Committees working on the implementation of the District’s newly created Strategic Plan updated the Board on their progress in such focus areas as “High-Quality Learning,” “Access and Opportunity,” “Human-Centered Reports,” and “Operations.”
Superintendent, Business Administrator Reports
Superintendent Dr. Rick Robins noted the faculty-meeting listening tour he’s conducting at schools. He’s already met with faculty at Mount Jordan and Butler Middle schools and will visit with teachers and staff at Copperview and Lone Peak elementary schools this week.
Business Administrator Leon Wilcox thanked the Insurance Department for its work overseeing the health insurance Open Enrollment period, all employees and contractors who worked on the new Peruvian Park Elementary, and Education Support Professionals for their contributions to the district. ESP Day is Nov. 16.
Board of Education Reports
Mrs. Amber Shill reported on attending the Innovation Grant “Fun(d) Bus,” Crescent View’s PTA meeting and Brighton High SCC meeting. She also thanked the principals for planning Veterans Day events.
Mrs. Holly Neibaur congratulated CCHS students who earned All-State honors and reported on attending the Student Advisory Council meeting.
Mr. Steve Wrigley appreciates the work done by Education Support Professionals and invited the community to the new Peruvian Park Elementary. The ribbon-cutting is Wednesday at 6 p.m.
Mrs. Amanda Oaks congratulated Corner Canyon on earning a spot in the 6A football championship, applauded the cast of CCHS’s “Crazy for You,” and reported on attending the Veterans Day assembly at Alta High.
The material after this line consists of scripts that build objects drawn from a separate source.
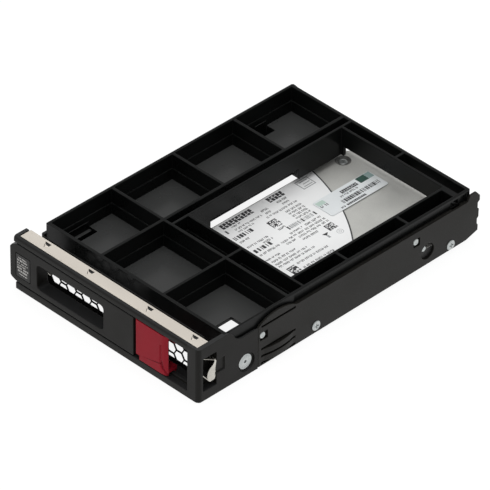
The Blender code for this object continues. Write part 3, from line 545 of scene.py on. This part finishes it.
def side_contact():
    """The folded finger in the post's slot: a shelf on top, a leaf that widens down, a curled foot."""
    steel = LOOKS["spring_steel"]
    shelf = [(-3.15, 17.2, 6.0, 9.8), (-2.3, 17.2, 6.9, 9.8), (-1.3, 17.1, 8.0, 9.85)]
    face = [(-0.55, 16.9, 8.8, 9.9), (-0.28, 16.2, 9.0, 9.9), (-0.4, 14.9, 8.2, 9.9),
            (-0.6, 13.4, 6.6, 9.9), (-0.72, 11.4, 5.7, 9.9), (-0.62, 9.6, 5.5, 9.85),
            (-0.5, 8.2, 6.2, 9.6)]
    foot = [(-0.6, 7.3, 7.1, 8.9), (-1.1, 6.9, 7.3, 8.6), (-2.2, 7.2, 7.2, 8.6), (-3.1, 7.9, 7.0, 8.8)]
    flange = [(-1.5, 3.1, 12.0), (-1.1, 4.3, 10.6), (-0.75, 5.4, 9.2), (-0.6, 6.4, 7.9),
              (-0.75, 7.4, 7.1)]
    piece("side_contact_flange", [swept(spline(flange, 5), 0.22)], steel, slot="spring_steel",
          angle=60.0)
    piece("side_contact_leaf", [leaf(spline(shelf + face + foot, 5), 0.2)], steel,
          nodes=["side_spring"], angle=50.0)


# ---------------------------------------------------------------- lever and latch

def lever():
    """The lever, and its label with rows of marks that spell nothing."""
    dressed("lever", "lever_body", 0.25, body="lever")
    low, high = extent("lever_label")
    film = rounded(low.x, high.x, low.z, high.z, 0.4)
    piece("lever_label_film", [prism("y", film, low.y, high.y)], LOOKS["label_black"], body="lever",
          nodes=["lever_label"])
    chance = random.Random(4)
    marks = []
    # Each row is its height up the label, its marks' height, and its start and end.
    rows = ((16.3, 0.55, -102.9, -98.1), (15.1, 0.8, -103.3, -97.2), (13.7, 0.6, -103.4, -101.6),
            (13.7, 0.6, -100.9, -97.0), (12.5, 0.6, -103.3, -98.7), (11.3, 0.8, -103.4, -100.8),
            (11.3, 0.8, -99.9, -97.1), (9.9, 0.9, -103.0, -97.6), (8.4, 0.55, -102.4, -97.8))
    for z, height, start, end in rows:
        x = start
        while x < end - 0.3:
            wide = chance.uniform(0.3, 0.65)
            drop = chance.choice((0.0, 0.0, 0.15))
            marks.append(box(x, min(x + wide, end), low.y - 0.03, low.y + 0.05,
                             z - height / 2 + drop, z + height / 2))
            x += wide + chance.choice((0.16, 0.2, 0.45))
    piece("lever_label_marks", marks, PALE_INK, body="lever", slot="label_black")


def latch():
    """The latch with its finger groove, which runs down the face and turns out to the lower corner."""
    groove = [(-21.3, -0.12, 17.3), (-21.3, -0.08, 14.0), (-21.3, -0.05, 10.5), (-21.0, -0.02, 8.2),
              (-20.2, 0.12, 6.6), (-18.9, 0.5, 5.1), (-17.2, 1.05, 3.4)]
    dressed("release_latch", "latch_body", 0.22, cut=[swept(spline(groove, 6), 0.5)], body="latch")


# ---------------------------------------------------------------- fasteners

def seated(name, side):
    """A turned piece's tip and face along x, and its axis's y and z. It looks along side, 1 or -1."""
    low, high = extent(name)
    tip, face = (low.x, high.x) if side > 0 else (high.x, low.x)
    return tip, face, middle(name).y, middle(name).z


def cross_slots(y, z, face, side):
    """A cross recess, cut from a face that looks along x."""
    reach, width, depth = 1.15, 0.26, 0.42
    ends = sorted((face - side * depth, face + side * 0.5))
    shapes = []
    for wide_y, wide_z in ((reach, width), (width, reach)):
        outline = ((y - wide_y, z - wide_z), (y + wide_y, z - wide_z), (y + wide_y, z + wide_z),
                   (y - wide_y, z + wide_z))
        shapes.append(prism("x", outline, *ends))
    return shapes


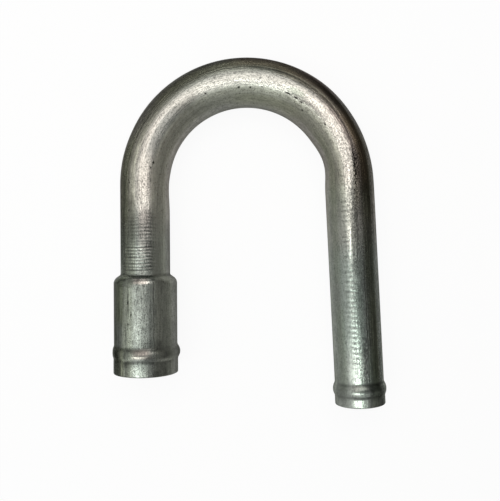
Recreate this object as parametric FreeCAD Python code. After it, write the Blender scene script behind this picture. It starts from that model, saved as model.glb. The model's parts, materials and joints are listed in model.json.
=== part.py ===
import FreeCAD, Part
import math
import os

# A bent metal tube that turns a line back on itself and steps it from 25 to 32 mm hose.
# Its plain end and its swaged socket each carry a rolled bead behind a sized lip.
# Sizes are in millimetres and degrees, and diameters are outside ones.
tube_diameter = 25.0
wall = 1.5
bend_radius = 52.5         # to the middle of the tube
bend_angle = 177.5         # the plain leg splays out by what this lacks of 180
socket_leg = 95.5          # from the end of the bend to the rim
plain_leg = 115.0
socket_diameter = 32.0
socket_length = 45.3       # the straight stretch, from the shoulder to the rim
shoulder_slope = 55.0      # lean of the shoulder's cone from the tube's axis
shoulder_root = 1.0        # hollow curve where the shoulder leaves the tube
shoulder_crest = 4.0       # round curve where it runs into the socket
bead_height = 1.1
bead_crest = 6.0           # curve over the bead's top
bead_root = 3.0            # hollow curves at its feet
socket_bead_in = 10.5      # from the rim to the bead's top
plain_bead_in = 7.7
lip_rise = 0.3             # the lip past each bead stands this proud of its leg
rim_bevel = 0.35

Vector = FreeCAD.Vector
centre = Vector(0, 0, 0)
along = Vector(0, 1, 0)
upright = Vector(0, 0, 1)
tube_radius = tube_diameter / 2
socket_radius = socket_diameter / 2


def line(start, end):
    return Part.makeLine(Vector(*start), Vector(*end))


def arc(middle, radius, start, end):
    # Turns about its middle from one angle to another, in degrees
    angles = [math.radians(angle) for angle in (start, (start + end) / 2, end)]
    points = [Vector(*middle) + Vector(math.cos(a), math.sin(a)) * radius for a in angles]
    return Part.Arc(*points).toShape()


def bead_side(rise):
    # How far the bead's foot lies from its top, and how steep the side gets
    reach = bead_crest + bead_root
    lean = math.acos((reach - rise) / reach)
    return reach * math.sin(lean), math.degrees(lean)


def end_outline(radius, start, rim, bead_in):
    # From a straight stretch over the bead to the lip's rim, as (radius, height)
    top = rim + bead_in
    lip = radius + lip_rise
    upper, upper_lean = bead_side(bead_height)
    lower, lower_lean = bead_side(bead_height - lip_rise)
    return [
        line((radius, start), (radius, top + upper)),
        arc((radius + bead_root, top + upper), bead_root, 180, 180 + upper_lean),
        arc((radius + bead_height - bead_crest, top), bead_crest, upper_lean, -lower_lean),
        arc((lip + bead_root, top - lower), bead_root, 180 - lower_lean, 180),
        line((lip, top - lower), (lip, rim)),
    ]


def shoulder_outline(bottom):
    # From the end of the bend down the tube and out over the shoulder
    lean = math.radians(shoulder_slope)
    curves = shoulder_root + shoulder_crest
    step = socket_radius - tube_radius
    cone = (step - curves * (1 - math.cos(lean))) / math.sin(lean)
    top = bottom + curves * math.sin(lean) + cone * math.cos(lean)
    root = arc((tube_radius + shoulder_root, top), shoulder_root, 180, 180 + shoulder_slope)
    crest = arc((socket_radius - shoulder_crest, bottom), shoulder_crest, shoulder_slope, 0)
    flank = Part.makeLine(root.Vertexes[-1].Point, crest.Vertexes[0].Point)
    return [line((tube_radius, 0), (tube_radius, top)), root, flank, crest]


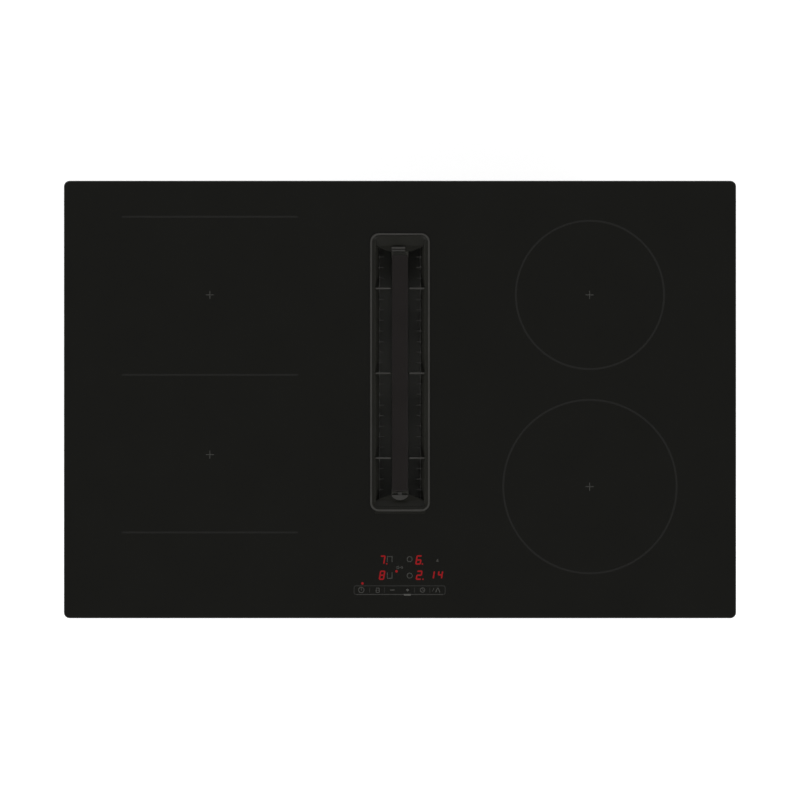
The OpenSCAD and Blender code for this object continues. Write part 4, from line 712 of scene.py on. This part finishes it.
# rounded beads pressed into the floor beside the fan module
bead = {"width": 9, "end": 4.05, "rise": 1.5, "round": 1.35, "rows": (-66, 0, 66),
        "runs": ((-346, -168), (298, 352))}
bm = bmesh.new()
for row in bead["rows"]:
    for start, stop in bead["runs"]:
        flatBar(bm, (start + stop) / 2, row, stop - start, bead["width"], 0, bead["end"], 6)
bmesh.ops.recalc_face_normals(bm, faces=bm.faces)
pullUp(bm, bm.faces[:], bead["rise"])
bmesh.ops.recalc_face_normals(bm, faces=bm.faces)
bevelEdges(bm, topEdges(sharpEdges(bm, 40), bead["rise"]), bead["round"], 4)
bmesh.ops.rotate(bm, matrix=Matrix.Rotation(math.pi, 3, "X"), verts=bm.verts)
bmesh.ops.translate(bm, vec=(0, 0, tray["floor"]), verts=bm.verts)
finishPiece("trayBeads", bm, [finishes["tray_steel"]], "root", smooth=60)


# shares of the shank's radius, and of the head's radius and height
screwForm = {"tip": 0.55, "root": 0.8, "neck": 0.85, "side": 0.4, "shoulder": (0.86, 0.82), "crown": 0.66,
             "rim": 0.14, "recess": 0.42, "lobe": 0.07, "deep": 0.7, "lobes": 6, "steps": 24, "near": 0.001}


def addScrew(bm, s, matrix):
    # a pan head with a six lobed recess over a threaded shank; the head stands on z = 0
    form = screwForm
    before = set(bm.verts)
    crests = int(s["shank"] / s["pitch"])
    outline = [(s["shankR"] * form["tip"], -s["shank"])]
    for k in range(crests, 0, -1):
        outline += [(s["shankR"] * form["root"], -k * s["pitch"]), (s["shankR"], -(k - 0.5) * s["pitch"])]
    wide, high = form["shoulder"]
    outline += [(s["shankR"] * form["neck"], 0), (s["headR"], 0), (s["headR"], s["head"] * form["side"]),
                (s["headR"] * wide, s["head"] * high), (s["headR"] * form["crown"], s["head"])]
    points = [bm.verts.new((x, 0, z)) for x, z in outline]
    lines = [bm.edges.new(pair) for pair in zip(points, points[1:])]
    bmesh.ops.spin(bm, geom=points + lines, cent=(0, 0, 0), axis=(0, 0, 1), angle=2 * math.pi,
                   steps=form["steps"], use_merge=True)
    fresh = [v for v in bm.verts if v not in before]
    for level in (-s["shank"], s["head"]):
        loop = [e for v in fresh for e in v.link_edges if e.is_boundary
                and all(abs(p.co.z - level) < form["near"] for p in e.verts)]
        closed = bmesh.ops.holes_fill(bm, edges=list(set(loop)), sides=0)["faces"]
    bmesh.ops.inset_region(bm, faces=closed, thickness=s["headR"] * form["rim"], use_boundary=True,
                           use_even_offset=True)
    for v in {v for f in closed for v in f.verts}:
        turn = math.atan2(v.co.y, v.co.x)
        lobed = s["headR"] * (form["recess"] + form["lobe"] * math.cos(form["lobes"] * turn))
        v.co.x, v.co.y = lobed * math.cos(turn), lobed * math.sin(turn)
    pullUp(bm, closed, -s["head"] * form["deep"])
    bmesh.ops.delete(bm, geom=closed, context="FACES_ONLY")
    made = [v for v in bm.verts if v not in before]
    bmesh.ops.recalc_face_normals(bm, faces=facesOf(made))
    bmesh.ops.transform(bm, matrix=matrix, verts=made)


def facing(x, y, z, outward):
    # the place and turn of a screw whose head looks outward
    turned = Vector(outward).to_track_quat("Z", "Y").to_matrix().to_4x4()
    return Matrix.Translation((x, y, z)) @ turned


# sizes in millimetres, then each screw's place and the way its head looks
screws = (
    ("traySideScrews", "tray_screws", {"headR": 2.9, "head": 1.5, "shankR": 1.5, "shank": 6.1, "pitch": 0.8},
     [(x, side * 242.5, -3, (0, side, 0)) for side in (-1, 1) for x in (-247.47, 0, 247.47)]
     + [(side * 372.5, y, -3, (side, 0, 0)) for side in (-1, 1) for y in (-120.6, 120.6)]),
    ("casingScrews", "casing_screws", {"headR": 4, "head": 2.5, "shankR": 2, "shank": 14.5, "pitch": 1.2},
     [(x, y, -128.5, (0, 0, -1)) for x in (-142, 272) for y in (-148.5, 17.5, 183.5)]),
    ("moduleScrews", "module_screws", {"headR": 4, "head": 2.5, "shankR": 2, "shank": 11, "pitch": 1.2},
     [(x, y, -59, (0, 0, 1)) for x in (-119, 249) for y in (-174, 209)]))
for name, part, size, spots in screws:
    bm = bmesh.new()
    for x, y, z, outward in spots:
        addScrew(bm, size, facing(x, y, z, outward))
    finishPiece(name, bm, [finishes["screw_steel"]], "root", [part], smooth=40)
print("outer parts and screws")


# prints on the glass

# the films' thickness, and how much the brighter ones stand above the others
prints = {"top": 6.0, "thick": 0.03, "step": 0.01, "dots": 1.4}


def flatRing(bm, x, y, radius, line, steps=48):
    # one short edge swept round the centre
    inner = bm.verts.new((x + radius - line / 2, y, 0))
    outer = bm.verts.new((x + radius + line / 2, y, 0))
    edge = bm.edges.new((inner, outer))
    bmesh.ops.spin(bm, geom=[inner, outer, edge], cent=(x, y, 0), axis=(0, 0, 1), steps=steps,
                   angle=2 * math.pi, use_merge=True)


def printed(name, bm, material, thick=prints["thick"]):
    # gives the flat shapes their film thickness on the glass
    bmesh.ops.recalc_face_normals(bm, faces=bm.faces)
    for face in bm.faces:
        if face.normal.z < 0:
            face.normal_flip()
    pullUp(bm, bm.faces[:], thick)
    bmesh.ops.recalc_face_normals(bm, faces=bm.faces)
    bmesh.ops.translate(bm, vec=(0, 0, prints["top"]), verts=bm.verts)
    finishPiece(name, bm, [material], "root")


def ceramicEnamel(name, colours):
    # screen printed and fired: as smooth as the glass, its dots as patches of two close shades
    ink, tree, shader, inMm = newFinish(name, {"IOR": 1.5, "Roughness": 0.16})
    patchy(tree, shader, inMm, colours, prints["dots"])
    return ink


zoneInk = ceramicEnamel("darkCeramicEnamel", ("#1b1b19", "#20201e"))
barInk = ceramicEnamel("greyCeramicEnamel", ("#222220", "#282826"))
iconInk = ceramicEnamel("paleCeramicEnamel", ("#3c3c39", "#444441"))
brightInk = ceramicEnamel("whiteCeramicEnamel", ("#535350", "#5c5c58"))

# circles as x, y and diameter
zones = {"line": 2.2, "left": -331.8, "right": -121.8, "rows": (218, 29.4, -158.6), "corner": 0.5,
         "circles": ((226.6, 124.8, 176.8), (226.6, -103.9, 206.8)),
         "marks": ((-226.8, 124.8), (-226.8, -65.8), (226.2, 124.8), (226.2, -103.9)),
         "mark": 9.6, "markLine": 0.9}
bm = bmesh.new()
for row in zones["rows"]:
    flatBar(bm, (zones["left"] + zones["right"]) / 2, row, zones["right"] - zones["left"], zones["line"],
            0, zones["corner"])
for x, y, across in zones["circles"]:
    flatRing(bm, x, y, across / 2, zones["line"], steps=180)
printed("zonePrints", bm, zoneInk)
bm = bmesh.new()
for x, y in zones["marks"]:
    half = (zones["mark"] - zones["markLine"]) / 2
    flatBar(bm, x, y, zones["mark"], zones["markLine"])
    for side in (-1, 1):
        flatBar(bm, x, y + side * (zones["markLine"] + half) / 2, zones["markLine"], half)
printed("zoneMarks", bm, iconInk)

panel = {"line": 1.0, "outline": (-0.4, -227.4, 110, 11.8, 3.2), "frameLine": 1.4,
         "rings": ((11.5, -190.5, 3.0), (11.5, -210.1, 3.0), (-46.2, -227.2, 3.2), (26.9, -227.3, 2.6)),
         "walls": (-36.4, -18.6, 17.3, 35.6), "wall": 6,
         "strokes": (  # x, y, length, width, turn
             (-46.2, -226.4, 2.6, 0.9, 90),  # power tick
             (26.9, -226.6, 2.0, 0.8, 90), (27.6, -227.5, 1.6, 0.8, -20),  # clock hands
             (-9.1, -227.3, 5.4, 1.4, 0),  # minus
             (39.6, -227.0, 4.2, 0.8, 62),  # slash before the fan sign
             (-0.2, -200.4, 4.6, 1.0, 0)),  # stem of the link sign
         "brightStrokes": ((8.9, -227.2, 3.2, 1.2, 0), (8.9, -226.2, 0.9, 1.2, 0), (8.9, -228.2, 0.9, 1.2, 0),
                           (8.8, -233.0, 8.4, 1.9, 0)),  # plus, and the mark under it
         "lowLine": (-0.4, -232.6, 103, 0.5, 0),
         "zoneSign": (-26.6, -227.6, 4.6, 6.2, 1.0, 0.9),  # x, y, width, height, corner, line
         "fanSign": (45.0, -227.2, 5.2, 6.2, 1.1, 24),  # x, y, width, height, line, lean
         "linkLine": 0.9, "link": ((-2.6, -200.4, 1.4), (2.2, -200.4, 1.0)),
         "bell": (44.7, -192.0, 2.8, 3.2),
         "brackets": ((-12.3, -190.3, 6.6, 7.2, 1), (-12.3, -210.0, 6.6, 7.6, -1))}


def flatBracket(bm, x, y, width, tall, side, line):
    # a frame whose lower or upper side is left open
    flatBar(bm, x, y + side * (tall - line) / 2, width, line, 0, 0.3)
    for leg in (-1, 1):
        flatBar(bm, x + leg * (width - line) / 2, y - side * line / 2, line, tall - line)


bm = bmesh.new()
flatOutline(bm, *panel["outline"], panel["frameLine"])
for x in panel["walls"]:
    flatBar(bm, x, panel["outline"][1], panel["line"], panel["wall"])
printed("touchBarPrint", bm, barInk)
bm = bmesh.new()
for x, y, radius in panel["rings"]:
    flatRing(bm, x, y, radius, panel["line"])
for x, y, length, width, turn in panel["strokes"]:
    flatBar(bm, x, y, length, width, turn)
for x, y, width, tall, side in panel["brackets"]:
    flatBracket(bm, x, y, width, tall, side, panel["line"])
x, y, width, tall, corner, line = panel["zoneSign"]
flatOutline(bm, x, y, width, tall, corner, line)
flatBar(bm, x, y, width - 2 * line, line / 2)
x, y, width, tall, line, lean = panel["fanSign"]
for side in (-1, 1):
    flatBar(bm, x + side * width / 4, y, tall, line, 90 + side * lean)
for x, y, radius in panel["link"]:
    flatRing(bm, x, y, radius, panel["linkLine"], steps=16)
x, y, width, tall = panel["bell"]
flatBar(bm, x, y - tall / 4, width, tall / 2, 0, 0.5)
flatBar(bm, x, y + tall / 4, width / 2, tall / 2, 0, 0.4)
flatBar(bm, *panel["lowLine"])
printed("panelIcons", bm, iconInk, thick=prints["thick"] + prints["step"])
bm = bmesh.new()
for x, y, length, width, turn in panel["brightStrokes"]:
    flatBar(bm, x, y, length, width, turn)
printed("brightIcons", bm, brightInk, thick=prints["thick"] + 2 * prints["step"])

# light of the digit modules as it comes through the black glass: dull red, with hardly any gloss
glowing = bpy.data.materials.new("redDigitLight")
glowing.use_nodes = True
tree = glowing.node_tree
shader = tree.nodes["Principled BSDF"]
shader.inputs["Base Color"].default_value = linear("#2e0608")
shader.inputs["Roughness"].default_value = 0.3
shader.inputs["Specular IOR Level"].default_value = 0.15
shader.inputs["Emission Color"].default_value = linear("#8a1418")
shader.inputs["Emission Strength"].default_value = 1.0

# each segment's place as shares of the digit's width and half height, and its turn
segments = {"a": (0, 1, 0), "b": (0.5, 0.5, 90), "c": (0.5, -0.5, 90), "d": (0, -1, 0),
            "e": (-0.5, -0.5, 90), "f": (-0.5, 0.5, 90), "g": (0, 0, 0)}
digitShapes = {"1": "bc", "2": "abged", "4": "fgbc", "6": "afgedc", "7": "abc", "8": "abcdefg"}
# lap is how far a segment's pointed ends run past its corners, as a share of the line, as cut is
digits = {"line": 1.7, "slant": 0.16, "gap": 0.15, "lap": 0.6, "cut": 0.42, "dot": 1.7, "dotCorner": 0.5,
          "light": 1.5,
          "dots": ((-15.9, -196.0), (26.7, -196.2), (27.4, -214.4)),
          "lights": ((-4.2, -204.9), (-44.8, -219.4)),
          "places": (("7", -21.0, -191.3, 6.5, 10.6), ("6", 22.3, -191.4, 6.9, 11.2),
                     ("8", -21.4, -209.6, 6.6, 11.2), ("2", 22.8, -209.6, 6.9, 11.2),
                     ("1", 38.9, -209.2, 4.6, 9.8), ("4", 48.0, -209.2, 6.0, 9.8))}
bm = bmesh.new()
for digit, x, y, width, tall in digits["places"]:
    before = set(bm.verts)
    across, rise = width - digits["line"], (tall - digits["line"]) / 2
    for key in digitShapes[digit]:
        sideways, upward, turn = segments[key]
        length = (across if turn == 0 else rise) - 2 * digits["gap"] + digits["line"] * digits["lap"]
        flatBar(bm, sideways * across, upward * rise, length, digits["line"], turn,
                digits["line"] * digits["cut"])
    made = [v for v in bm.verts if v not in before]
    slant = Matrix(((1, digits["slant"], 0, x), (0, 1, 0, y), (0, 0, 1, 0), (0, 0, 0, 1)))
    bmesh.ops.transform(bm, matrix=slant, verts=made)
for x, y in digits["dots"]:
    flatBar(bm, x, y, digits["dot"], digits["dot"], 0, digits["dotCorner"])
printed("displayDigits", bm, glowing)
bm = bmesh.new()
for x, y in digits["lights"]:
    made = bmesh.ops.create_circle(bm, cap_ends=True, segments=20, radius=digits["light"])["verts"]
    bmesh.ops.translate(bm, vec=(x, y, 0), verts=made)
printed("signalLights", bm, glowing)
print("prints and digits")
She thanked principals, teachers and staff for planning Veterans Day activities.
Mrs. Clareen Arnold recognized and expressed respect for all ESP for their hard work and dedication at schools and District Offices.
President Tingey thanked the administrators for the work done to prepare for the meeting, including the reports on the progress of the Strategic Plan. She reported on attending Quail Hollow’s Veterans Day event.